A recent sequence of works, initially motivated by the study of the nonlocal properties of entanglement, demonstrate that a source of information-theoretically certified randomness can be constructed based only on two simple assumptions: the prior existence of a short random seed and the ability to ensure that two black-box devices do not communicate (i.e. are non-signaling). We call protocols achieving such certified amplification of a short random seed randomness amplifiers. We introduce a simple framework in which we initiate the systematic study of the possibilities and limitations of randomness amplifiers.
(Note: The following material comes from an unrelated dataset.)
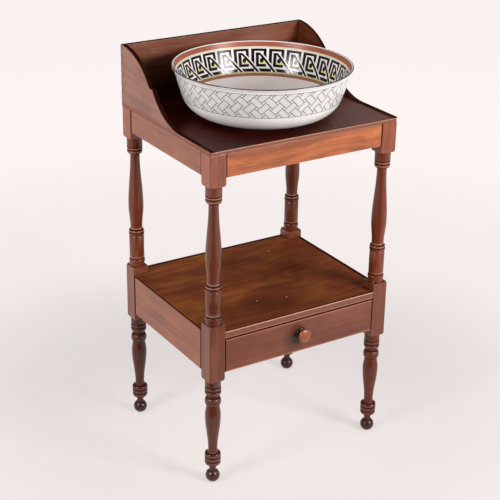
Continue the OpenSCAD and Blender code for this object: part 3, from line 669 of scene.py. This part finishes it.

Our main results include a new, improved analysis of a robust randomness amplifier with exponential expansion, as well as the first upper bounds on the maximum expansion achievable by a broad class of randomness amplifiers. In particular, we show that non-adaptive randomness amplifiers that are robust to noise cannot achieve more than doubly exponential expansion. Finally, we show that a wide class of protocols based on the use of the CHSH game can only lead to (singly) exponential expansion if adversarial devices are allowed the full power of non-signaling strategies. Our upper bound results apply to all known non-adaptive randomness amplifier constructions to date.

Additional Information

© 2013 Springer-Verlag Berlin Heidelberg. T.V. was supported by the National Science Foundation under Grant No. 0844626 and by and by the Ministry of Education, Singapore under the Tier 3 grant MOE2012-T3-1-009. H.Y. was supported by an NSF Graduate Fellowship Grant No. 1122374 and National Science Foundation Grant No. 1218547. M.C. was supported by the National Science Foundation under Grant No. 0801525. T.V. thanks Andy Drucker and Avi Wigderson for discussions. M.C. and H.Y. thank Scott Aaronson for his engaging class on Quantum Complexity Theory, for which some of the upper bounds were developed as a course project. H.Y. also thanks Joseph Bebel for helpful comments. We thank the anonymous RANDOM referees as well as Marco Tomamichel for comments that helped improve the presentation of our paper.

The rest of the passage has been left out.